• **Input material**:
• • • • •

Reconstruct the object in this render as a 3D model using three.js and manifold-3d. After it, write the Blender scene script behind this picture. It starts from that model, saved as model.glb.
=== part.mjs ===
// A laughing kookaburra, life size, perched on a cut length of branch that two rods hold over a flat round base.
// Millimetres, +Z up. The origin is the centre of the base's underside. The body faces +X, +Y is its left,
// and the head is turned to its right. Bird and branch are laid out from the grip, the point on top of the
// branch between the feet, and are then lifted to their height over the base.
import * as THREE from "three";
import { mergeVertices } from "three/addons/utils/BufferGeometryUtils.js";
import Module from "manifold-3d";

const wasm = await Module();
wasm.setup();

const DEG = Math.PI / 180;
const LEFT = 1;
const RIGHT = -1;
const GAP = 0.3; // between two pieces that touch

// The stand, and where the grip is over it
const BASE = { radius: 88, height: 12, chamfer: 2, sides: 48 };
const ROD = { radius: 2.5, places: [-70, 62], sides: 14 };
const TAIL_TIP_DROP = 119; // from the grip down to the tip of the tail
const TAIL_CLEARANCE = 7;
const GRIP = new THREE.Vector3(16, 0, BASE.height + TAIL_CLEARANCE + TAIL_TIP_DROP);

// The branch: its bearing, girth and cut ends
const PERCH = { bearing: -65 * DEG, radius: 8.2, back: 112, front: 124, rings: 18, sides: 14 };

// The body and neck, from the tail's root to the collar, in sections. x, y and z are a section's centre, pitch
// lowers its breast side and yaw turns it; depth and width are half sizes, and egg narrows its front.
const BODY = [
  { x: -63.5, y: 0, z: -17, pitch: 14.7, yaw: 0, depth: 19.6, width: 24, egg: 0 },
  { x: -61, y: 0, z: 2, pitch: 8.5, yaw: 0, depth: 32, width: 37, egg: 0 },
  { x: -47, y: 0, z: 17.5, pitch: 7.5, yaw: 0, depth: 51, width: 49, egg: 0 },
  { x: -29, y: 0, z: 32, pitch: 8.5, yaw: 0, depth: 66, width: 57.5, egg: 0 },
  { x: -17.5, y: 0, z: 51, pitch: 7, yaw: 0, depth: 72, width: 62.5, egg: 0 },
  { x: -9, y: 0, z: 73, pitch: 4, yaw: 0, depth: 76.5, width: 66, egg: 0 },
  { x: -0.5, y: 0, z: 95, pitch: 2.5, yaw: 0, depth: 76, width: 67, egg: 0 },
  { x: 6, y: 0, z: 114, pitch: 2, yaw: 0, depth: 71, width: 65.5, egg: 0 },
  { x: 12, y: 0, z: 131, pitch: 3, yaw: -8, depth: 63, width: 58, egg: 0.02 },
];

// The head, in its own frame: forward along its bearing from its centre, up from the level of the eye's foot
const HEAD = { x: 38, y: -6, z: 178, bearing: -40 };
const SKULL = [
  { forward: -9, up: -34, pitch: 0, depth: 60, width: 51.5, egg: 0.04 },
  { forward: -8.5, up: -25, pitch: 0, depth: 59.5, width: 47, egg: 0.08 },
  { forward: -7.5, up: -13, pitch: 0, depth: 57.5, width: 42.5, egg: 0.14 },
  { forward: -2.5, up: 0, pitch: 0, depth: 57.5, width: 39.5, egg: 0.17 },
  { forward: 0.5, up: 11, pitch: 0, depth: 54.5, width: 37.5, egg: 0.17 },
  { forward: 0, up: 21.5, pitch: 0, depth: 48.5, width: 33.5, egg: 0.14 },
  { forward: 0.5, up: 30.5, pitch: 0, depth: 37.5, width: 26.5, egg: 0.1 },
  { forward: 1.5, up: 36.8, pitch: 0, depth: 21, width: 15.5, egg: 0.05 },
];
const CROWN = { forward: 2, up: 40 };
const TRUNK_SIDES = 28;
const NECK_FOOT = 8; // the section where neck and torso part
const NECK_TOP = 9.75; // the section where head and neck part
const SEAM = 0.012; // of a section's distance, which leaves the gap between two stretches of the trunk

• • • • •

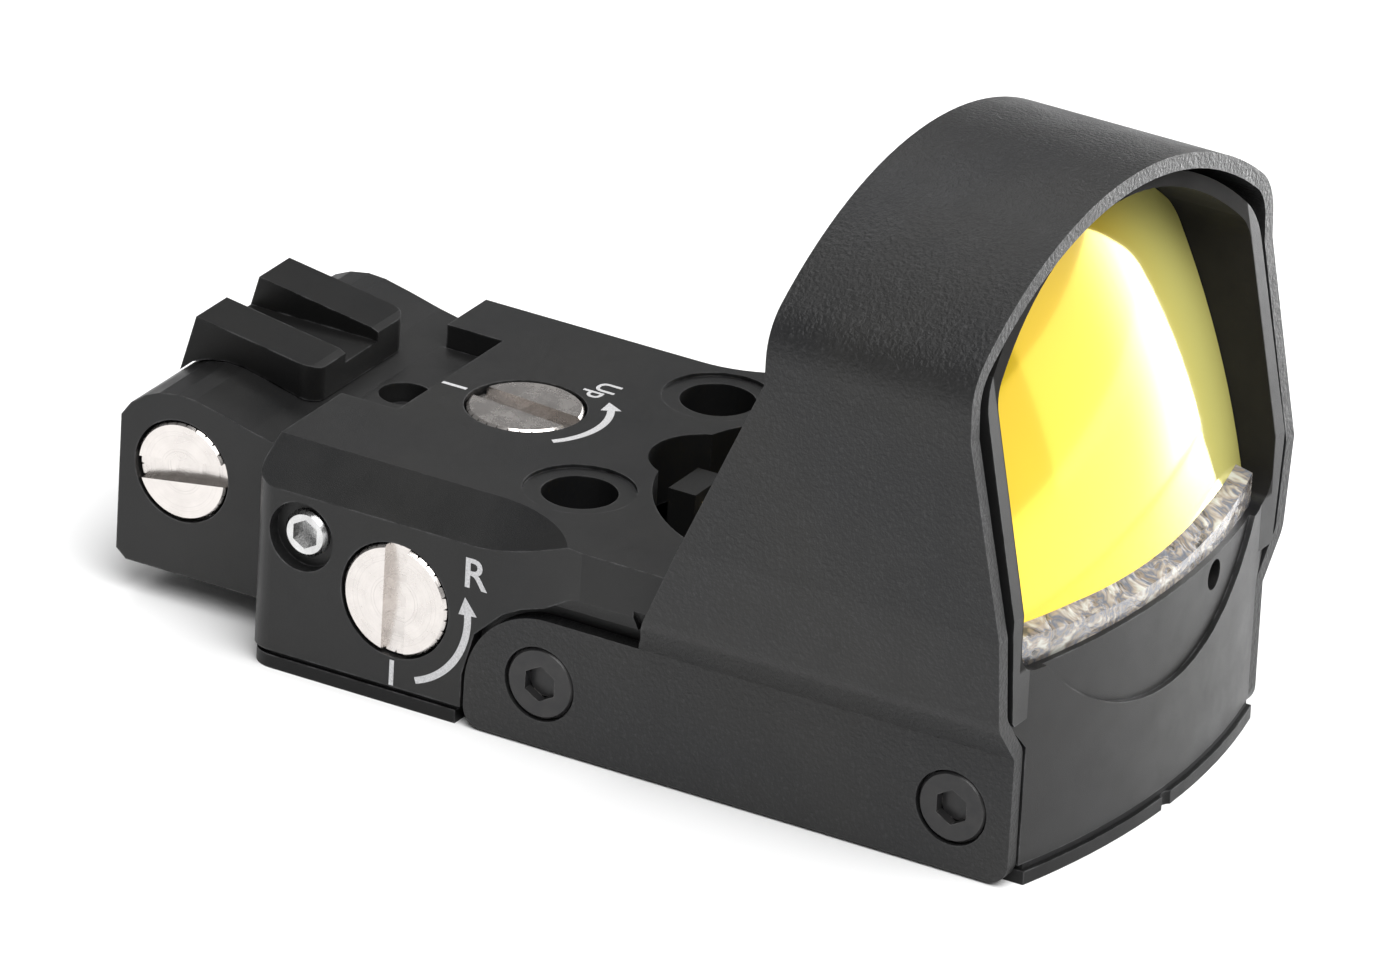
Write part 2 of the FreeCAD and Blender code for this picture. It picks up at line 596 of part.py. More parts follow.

• • • • •

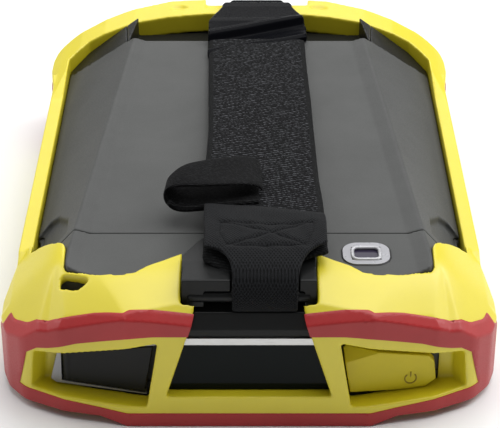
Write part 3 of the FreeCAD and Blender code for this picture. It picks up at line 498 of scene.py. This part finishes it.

• • • • •

• **Problem requirements**: Which lines hold the word "code"? Show each one.

• **Result of the exercise**:
Write part 2 of the FreeCAD and Blender code for this picture. It picks up at line 596 of part.py. More parts follow.
Write part 3 of the FreeCAD and Blender code for this picture. It picks up at line 498 of scene.py. This part finishes it.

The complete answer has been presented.